Hoofdstuk 25

127 13 6
                                    

Robbert opent weer netjes het portier voor me. Ik pak zijn hand en stap uit.

‘Bedankt voor het rijden,’ zeg ik nog kort tegen de chauffeur. Hij gromt. Wat is dat toch een gezellige man. Hij had tijdens de rit terug telkens via het achteruitkijkspiegeltje naar ons gekeken terwijl wij lachend de avond nog eens doornamen. Het was echt heel leuk geweest, we waren in het begin nogal vaak tegen de kanten van de rivier aangevaren, maar dat lag natuurlijk niet aan mij. Ten slotte was ik niet degene die peddelde, toch?

Robbert loopt met me mee tot aan de voordeur, met zijn hand rustend op mijn schouder. Bij de deur aangekomen legt hij zijn andere hand op mijn vrije schouder en draait hij me naar zich toe. Dan laat hij me los en steekt hij zijn handen in zijn nette broek. Ja, hij zag er erg netjes uit toen hij me op kwam halen. Nu? Laten we het erop houden dat het donker is en je niet zo veel kunt zien.

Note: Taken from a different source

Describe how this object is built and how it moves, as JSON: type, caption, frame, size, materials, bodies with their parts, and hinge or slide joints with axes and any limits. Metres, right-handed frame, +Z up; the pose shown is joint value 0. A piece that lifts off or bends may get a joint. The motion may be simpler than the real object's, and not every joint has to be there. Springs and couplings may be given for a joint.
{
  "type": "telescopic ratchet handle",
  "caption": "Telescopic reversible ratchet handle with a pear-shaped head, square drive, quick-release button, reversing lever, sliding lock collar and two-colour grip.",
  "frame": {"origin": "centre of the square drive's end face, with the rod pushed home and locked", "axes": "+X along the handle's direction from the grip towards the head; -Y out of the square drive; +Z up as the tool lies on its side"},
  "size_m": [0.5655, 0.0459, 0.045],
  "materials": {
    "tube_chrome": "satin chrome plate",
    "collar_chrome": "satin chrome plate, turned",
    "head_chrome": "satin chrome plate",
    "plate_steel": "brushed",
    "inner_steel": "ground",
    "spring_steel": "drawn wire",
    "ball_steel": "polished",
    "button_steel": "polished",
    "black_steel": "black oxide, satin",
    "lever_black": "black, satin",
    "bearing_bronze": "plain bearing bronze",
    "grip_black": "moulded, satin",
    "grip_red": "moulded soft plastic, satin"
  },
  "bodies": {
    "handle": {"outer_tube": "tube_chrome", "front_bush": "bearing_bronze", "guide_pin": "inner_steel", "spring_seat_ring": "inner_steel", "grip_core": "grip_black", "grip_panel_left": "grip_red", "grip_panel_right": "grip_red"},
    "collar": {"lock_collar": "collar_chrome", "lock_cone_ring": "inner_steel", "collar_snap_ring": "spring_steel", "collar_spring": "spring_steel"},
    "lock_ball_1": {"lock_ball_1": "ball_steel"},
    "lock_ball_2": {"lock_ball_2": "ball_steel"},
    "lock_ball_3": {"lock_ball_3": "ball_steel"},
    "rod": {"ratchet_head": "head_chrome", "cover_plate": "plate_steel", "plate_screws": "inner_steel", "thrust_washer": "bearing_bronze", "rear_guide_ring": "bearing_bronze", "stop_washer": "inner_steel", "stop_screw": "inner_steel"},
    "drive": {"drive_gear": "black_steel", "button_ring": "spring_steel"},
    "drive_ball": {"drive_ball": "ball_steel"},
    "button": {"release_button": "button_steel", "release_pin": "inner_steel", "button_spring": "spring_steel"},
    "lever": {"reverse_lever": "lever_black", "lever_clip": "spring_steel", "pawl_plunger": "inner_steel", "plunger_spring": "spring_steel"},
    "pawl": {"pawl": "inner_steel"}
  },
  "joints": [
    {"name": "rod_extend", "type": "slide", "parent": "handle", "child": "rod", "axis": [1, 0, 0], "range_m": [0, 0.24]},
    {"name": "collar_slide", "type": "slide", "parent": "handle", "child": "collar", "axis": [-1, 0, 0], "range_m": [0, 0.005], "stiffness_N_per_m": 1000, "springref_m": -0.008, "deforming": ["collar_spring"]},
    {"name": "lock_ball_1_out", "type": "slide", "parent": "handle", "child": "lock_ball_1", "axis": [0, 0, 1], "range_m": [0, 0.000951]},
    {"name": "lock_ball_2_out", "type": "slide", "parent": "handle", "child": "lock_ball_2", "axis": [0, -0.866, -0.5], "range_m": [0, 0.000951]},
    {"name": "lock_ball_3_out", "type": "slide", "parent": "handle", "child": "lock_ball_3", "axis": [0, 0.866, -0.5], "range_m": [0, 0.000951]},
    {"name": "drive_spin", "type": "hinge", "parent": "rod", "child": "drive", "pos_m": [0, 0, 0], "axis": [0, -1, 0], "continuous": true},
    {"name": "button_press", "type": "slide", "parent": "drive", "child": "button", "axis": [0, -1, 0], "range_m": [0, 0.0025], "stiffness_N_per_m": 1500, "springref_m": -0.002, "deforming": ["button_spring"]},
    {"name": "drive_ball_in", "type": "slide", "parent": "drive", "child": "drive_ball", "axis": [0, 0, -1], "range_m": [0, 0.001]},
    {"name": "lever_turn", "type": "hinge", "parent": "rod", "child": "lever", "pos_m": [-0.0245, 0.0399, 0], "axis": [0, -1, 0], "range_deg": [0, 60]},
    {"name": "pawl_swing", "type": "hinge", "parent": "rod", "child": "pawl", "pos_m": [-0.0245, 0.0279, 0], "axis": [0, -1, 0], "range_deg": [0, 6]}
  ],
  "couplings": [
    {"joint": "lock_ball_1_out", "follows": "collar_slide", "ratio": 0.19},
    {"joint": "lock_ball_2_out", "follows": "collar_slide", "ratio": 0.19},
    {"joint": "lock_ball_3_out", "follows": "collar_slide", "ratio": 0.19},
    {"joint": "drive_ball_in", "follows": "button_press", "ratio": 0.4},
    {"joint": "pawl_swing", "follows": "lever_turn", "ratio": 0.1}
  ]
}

‘Dus,’ zeg ik maar als Robbert niets zegt.

‘Heb je het naar je zin gehad?’ 

‘Heel erg. Om eerlijk te zijn zat ik er in het begin tegenop door hele situatie enzo, maar ik ben nu toch wel blij dat je me hebt meegenomen.’

Robbert glimlacht, ‘Dat is fijn om te horen.’ Ik knik en het valt weer stil. Ik kan eigenlijk net zo goed aanbellen, maar ik wil niemand wakker maken. Onzin. Hoe laat zou het zijn? Wel na elven denk ik. Maar niet belachelijk laat. En het is zaterdag, wie gaat er nou op zaterdag op tijd naar bed? Ik zucht en draai me om naar de deur zodat ik kan aanbellen. Ik druk op de bel en wacht tot er iemand open zal doen. Ik voel weer een hand op mijn schouder en Robbert kijkt me aan. Dit hier, Robbert en ik, wachtend bij de voordeur, het is net een romantisch cliché.

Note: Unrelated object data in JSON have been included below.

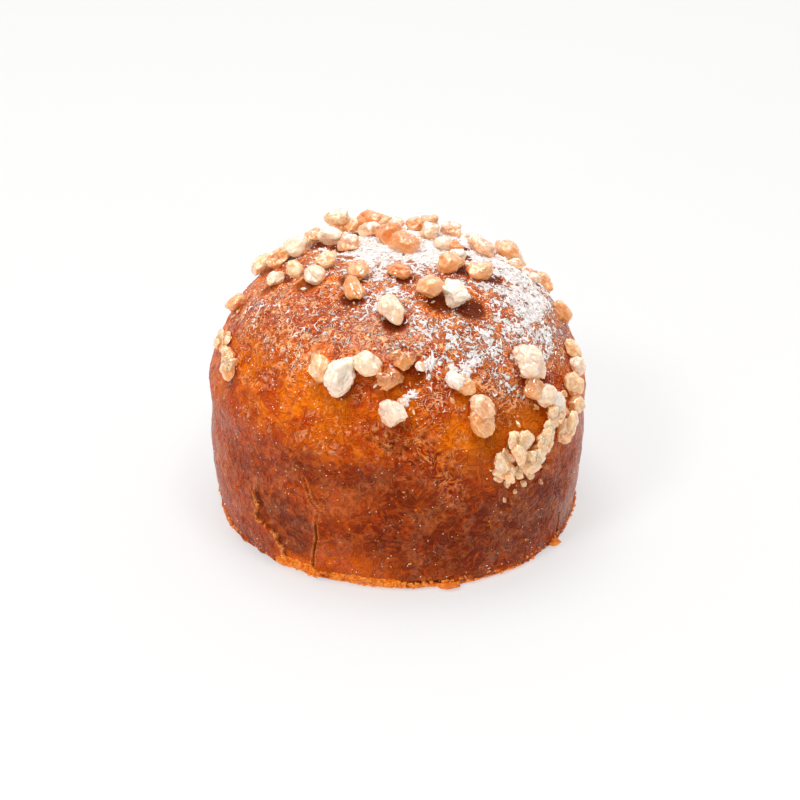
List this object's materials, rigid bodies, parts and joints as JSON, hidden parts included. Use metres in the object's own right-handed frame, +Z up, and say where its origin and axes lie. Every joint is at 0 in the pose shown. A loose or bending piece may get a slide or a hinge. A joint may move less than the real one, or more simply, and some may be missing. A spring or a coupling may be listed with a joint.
{
  "type": "mango brioche",
  "caption": "Round sweet bun with a straight moulded wall and a domed, glazed crown, topped with lumps of pearl sugar and a dusting of icing sugar.",
  "frame": {"origin": "centre of the flat base, on the surface that the brioche stands on", "axes": "+Z up from the base to the crown; -Y towards the side that the picture shows, +X to the right of it"},
  "size_m": [0.0891, 0.0917, 0.066],
  "materials": {
    "crust": "baked crust, egg-washed and glossy on the crown, drier on the wall, orange to red-brown",
    "pearl_sugar": "translucent sugar lumps, cream to caramel, slightly glossy",
    "icing_sugar": "dry white powder, matt"
  },
  "bodies": {
    "root": {"brioche": "crust"}
  },
  "joints": []
}
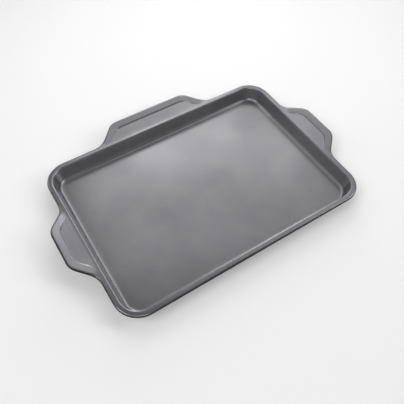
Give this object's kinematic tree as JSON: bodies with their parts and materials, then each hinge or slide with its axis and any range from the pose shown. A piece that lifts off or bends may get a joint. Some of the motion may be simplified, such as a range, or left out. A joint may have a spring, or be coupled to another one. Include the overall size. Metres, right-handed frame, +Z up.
{
  "type": "jelly roll pan",
  "caption": "Shallow rectangular nonstick baking pan with drafted walls, a wired rolled rim and wide flat handles that rise from the rim.",
  "frame": {"origin": "centre of the floor's flat underside, where the pan stands", "axes": "+X along the pan, from handle to handle; +Y towards the long side with a handle; +Z up, out of the pan's mouth"},
  "size_m": [0.453, 0.3118, 0.029],
  "materials": {
    "nonstick_coating": "satin dark grey nonstick coat on pressed steel",
    "wire_steel": "drawn steel wire"
  },
  "bodies": {
    "root": {"pan_sheet": "nonstick_coating", "rim_wire": "wire_steel"}
  },
  "joints": []
}
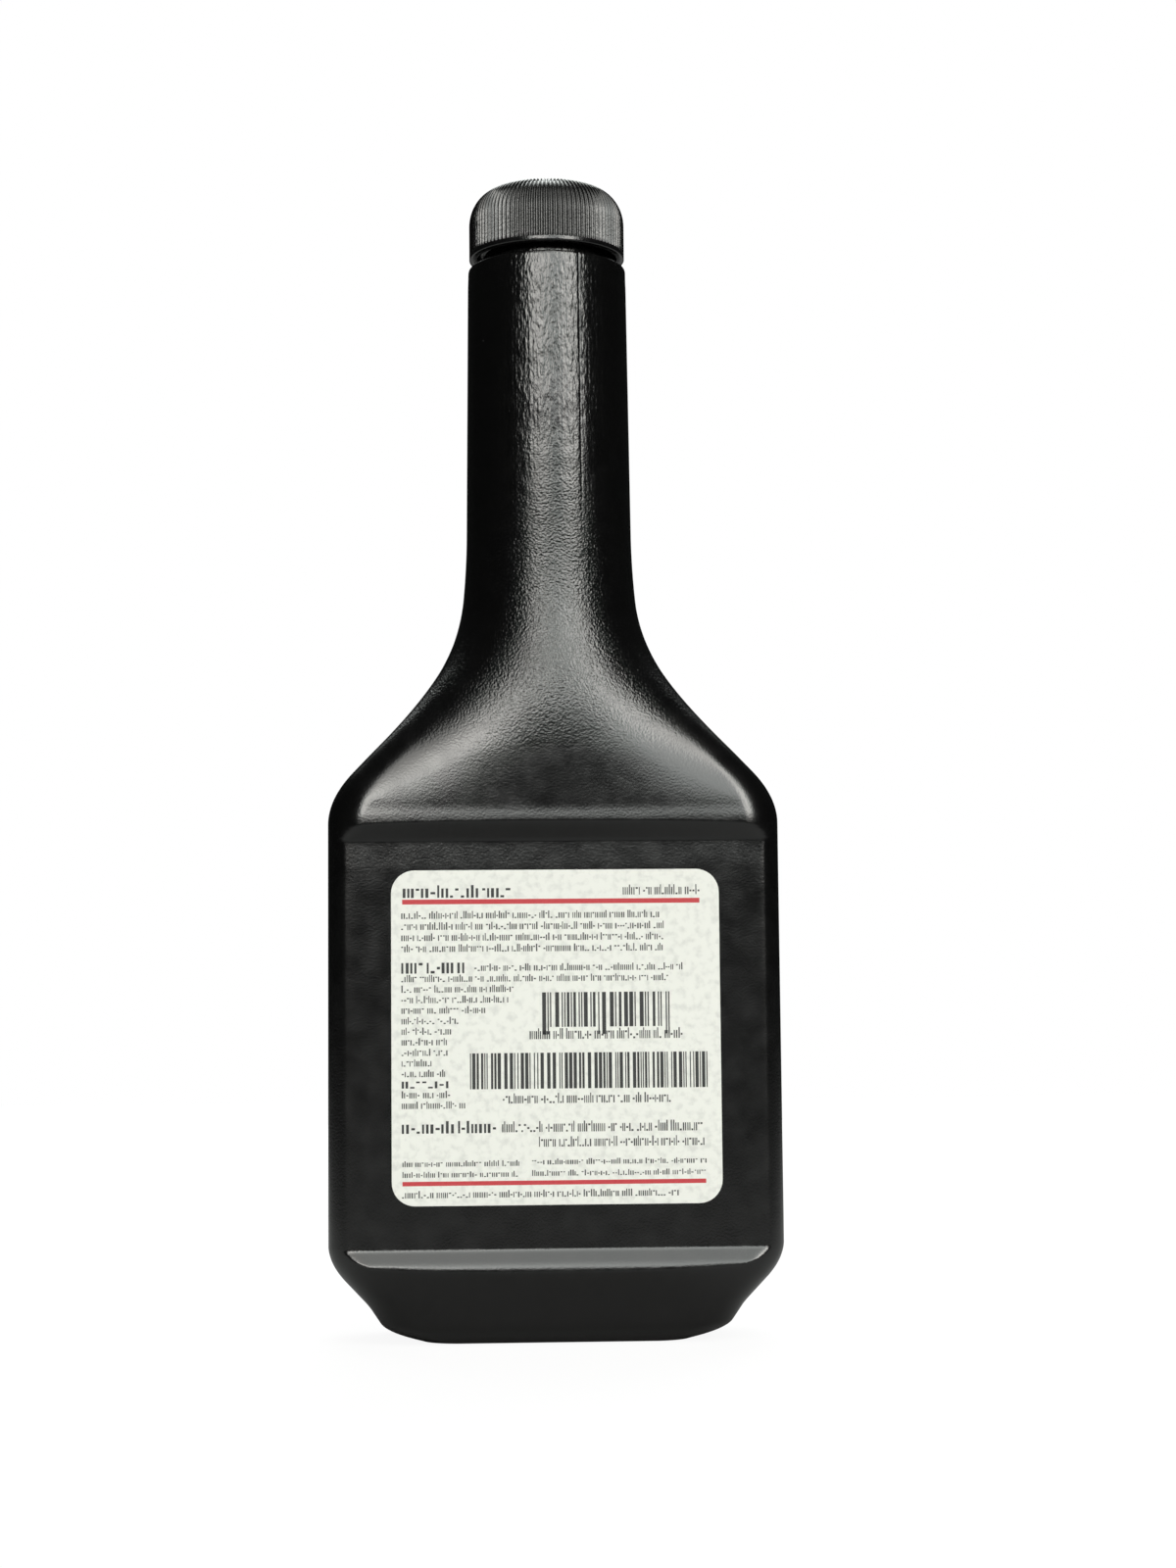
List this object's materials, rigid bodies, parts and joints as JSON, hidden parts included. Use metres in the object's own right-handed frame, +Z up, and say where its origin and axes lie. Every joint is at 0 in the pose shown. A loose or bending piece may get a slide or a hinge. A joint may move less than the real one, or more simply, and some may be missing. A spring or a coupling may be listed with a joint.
{
  "type": "lubricant bottle",
  "caption": "Long-necked oblong plastic bottle for a lubricating fluid, with a ribbed screw cap, a lined and foil-sealed mouth, and paper labels on recessed panels.",
  "frame": {"origin": "centre of the base, on the surface that the bottle stands on", "axes": "+Z up along the neck, X along the body's width, the back label faces -Y"},
  "size_m": [0.086, 0.04, 0.2251],
  "materials": {
    "bottle_plastic": "satin black blow-moulded polyethylene with a fine pebble skin",
    "cap_plastic": "satin black moulded polypropylene",
    "liner_board": "pale pulp board, faced on the sealing side",
    "seal_foil": "thin bonded foil, slightly creased",
    "label_paper": "coated off-white paper with a faint mottle and print as plain bars",
    "lubricant": "clear amber fluid"
  },
  "bodies": {
    "bottle_body": {"bottle": "bottle_plastic", "foil_seal": "seal_foil", "back_label": "label_paper", "front_label": "label_paper", "lubricant_fill": "lubricant"},
    "liner_body": {"cap_liner": "liner_board"},
    "cap_body": {"cap": "cap_plastic"}
  },
  "joints": [
    {"name": "cap_lift", "type": "slide", "parent": "bottle_body", "child": "liner_body", "axis": [0, 0, 1], "range_m": [0, 0.0106]},
    {"name": "cap_turn", "type": "hinge", "parent": "liner_body", "child": "cap_body", "pos_m": [0, 0, 0.2112], "axis": [0, 0, 1], "range_deg": [0, 900]}
  ],
  "couplings": [
    {"joint": "cap_lift", "follows": "cap_turn", "m_per_rad": 0.00067375}
  ]
}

Robbert pakt mijn kin zachtjes beet en leunt naar me toe. Dan drukt hij zijn lippen op mijn wang. Precies op hetzelfde plekje als die keer dat ik gedag zei voordat ik hierheen zou komen.

‘Bedankt voor de leuke avond, Medie.’ Ik glimlach als hij mijn naam zegt en ik bloos.

‘Graag gedaan.’ Hij houdt nog steeds mijn kin vast en ik ruik en voel zijn pepermuntadem op mijn gezicht. Gelukkig heeft hij geen cola meer gedronken. Dan wordt de deur open gedaan en verschrikt laat Robbert mijn kin los en stapt naar achteren. Jo staat glimlachend voor de deur.

‘Heb ik iets verstoord?’ vraagt ze nieuwsgierig.

‘Nee hoor,’ zeg ik, ‘We namen alleen afscheid.’ Ik kijk naar Robbert en hij knikt.

‘Inderdaad,’ zegt hij. ‘Nogmaals, ik heb het erg leuk gehad. We bellen of sms’en wel, ja?’

‘Is goed, doei!’

‘Dag!’ Hij draait zich om en loopt naar de taxi, waar de chauffeur snel zijn raam dichtdraait. Had hij serieus toegekeken? Hoe is Robbert ooit bij deze man terecht gekomen? Ik zwaai nog een keer en sluit dan de deur achter me. Ik kijk Jo lachend aan. Zij kijkt mij ook aan, hoopvol, wachtend tot ik ga vertellen hoe het was.

‘Sorry Jo, maar ik ben moe. Kanoën is erg uitputtend, dus ik ga alvast naar bed.’

‘Is goed, meisje. Welterusten.’

‘Welterusten!’  

Ik wordt wakker door een soort geklop op de deur. Ik draai me om en pak mijn mobiel van het nachtkastje. 8:42, het is nog geen negen uur, en niet te vergeten; het is zondag. Ik besluit dat ik nog wel even mag blijven liggen dus ik trek mijn deken op tegen mijn kin. Er wordt nog eens geklopt. Is er iets speciaals dan vandaag? Can wou niet met me afspreken omdat ik gisteravond een date had. Een date! Ik begin te grinniken. Ja, het was een leuke avond.